Writer's block is a vicious self-feeding monster. The more blocked I was, the more stressed I got. The more stressed I got, the less I wrote. The less I wrote, the more guilty I felt. The more guilty I felt, the more stressed I got...and so on.
It was awful.
And this time I had no idea what to do about it.
I went back and forth for about a week. A sentence here. A paragraph there. But no real progress. Then, I came across an article posted by Rachel Higginson on her Facebook page.
I won't repeat the entire article, but the premise was just writing and giving yourself permission for it to be garbage. It's one of the main tenets of NaNoWriMo too, but I'd never heard it worded in that way and it was just the shift in mindset I needed.

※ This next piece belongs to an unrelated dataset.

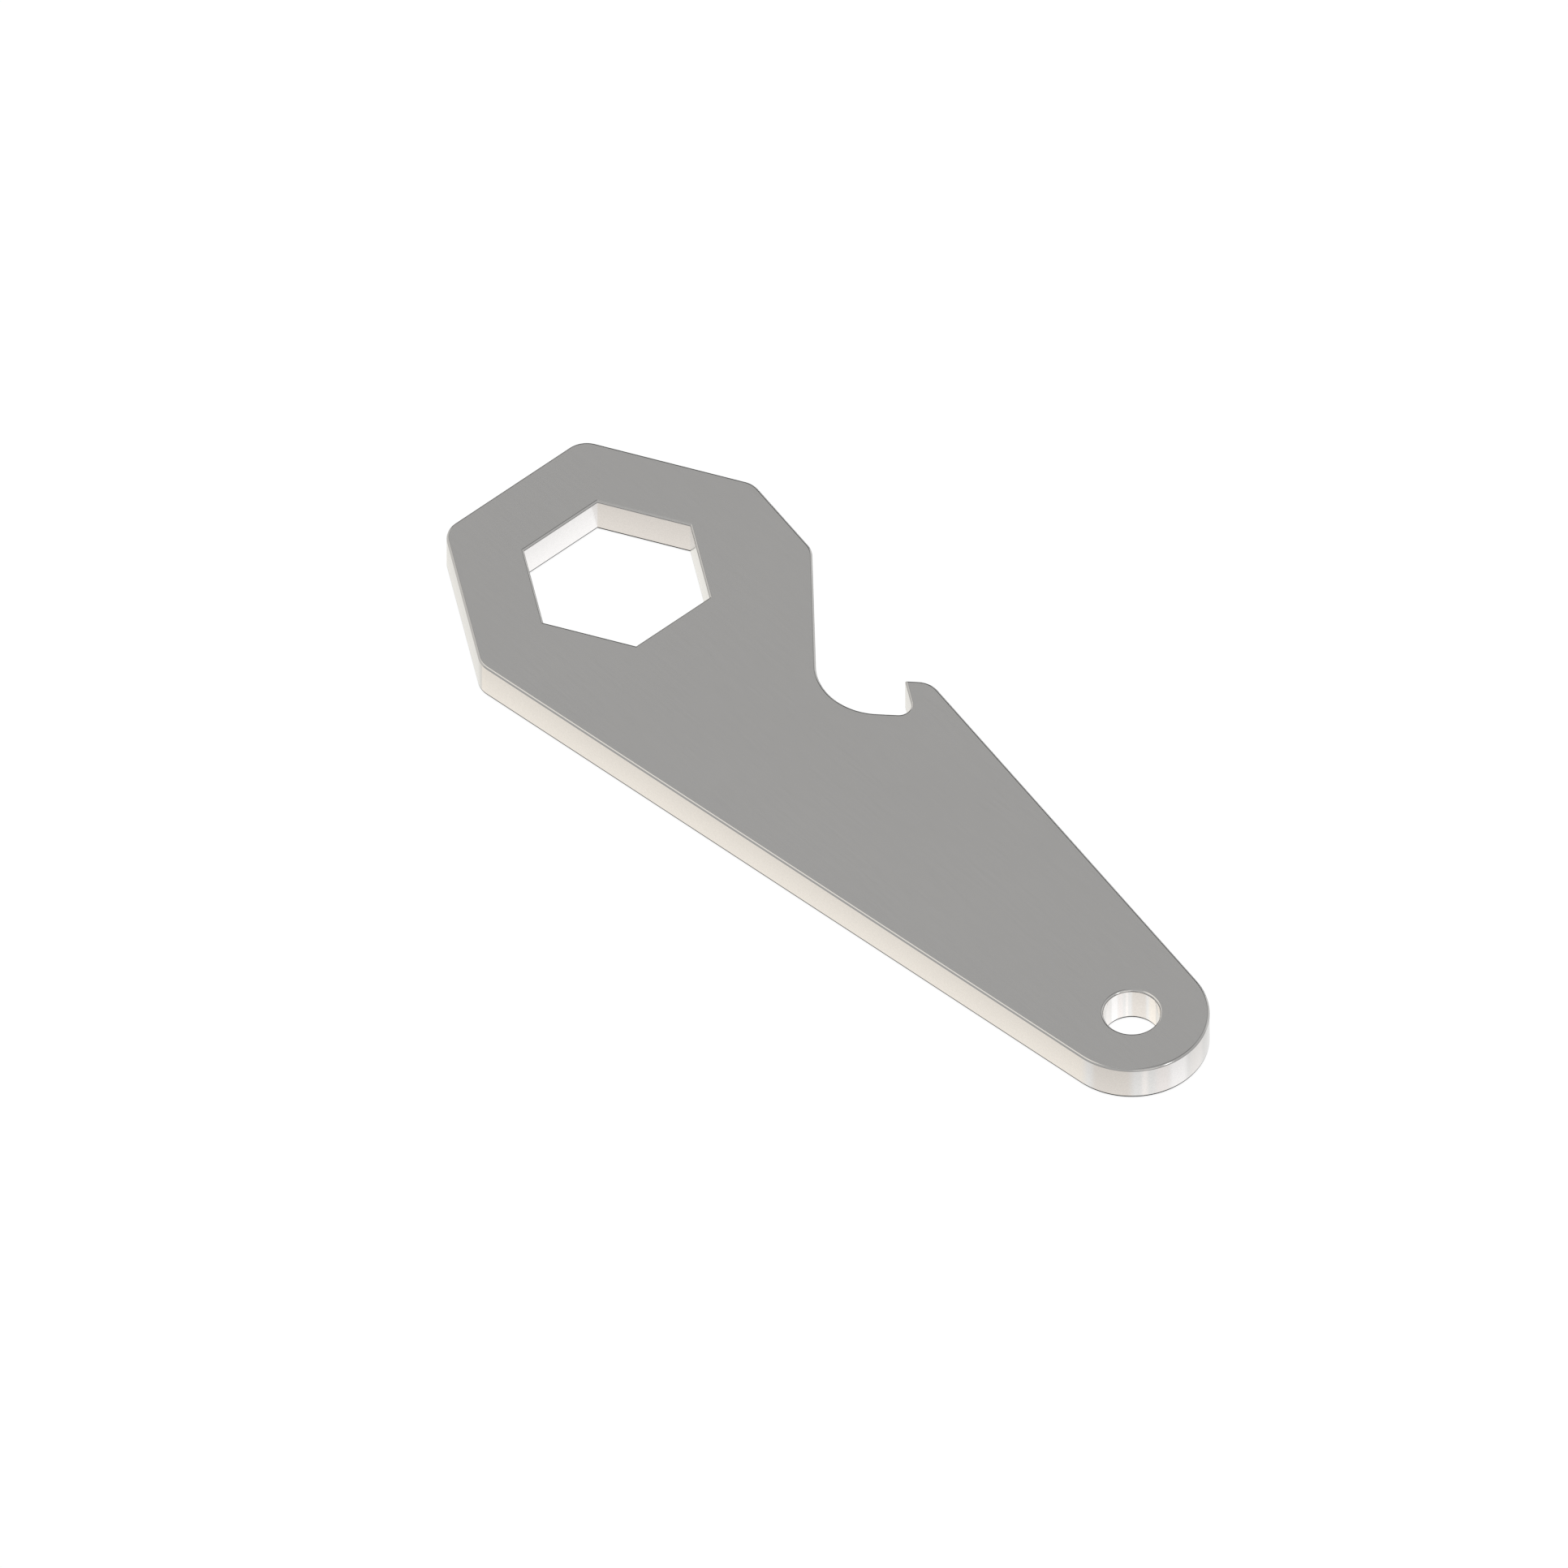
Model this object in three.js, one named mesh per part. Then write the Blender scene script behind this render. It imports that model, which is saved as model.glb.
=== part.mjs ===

So I did it. I gave myself to write whatever came to mind even if it was awful. I started about an hour after I finished reading the article and banged out the last four thousand or so words of Broken Skies over the course of a couple hours.
It wasn't perfect, but I had something I could work with. There were still two months of read-throughs and revisions ahead of me, but it was still an amazing feeling.
I still struggle with both self-doubt and writer's block, but I know I can get past them with the support of my writer friends and by learning to let go of perfection and just get the words down on paper.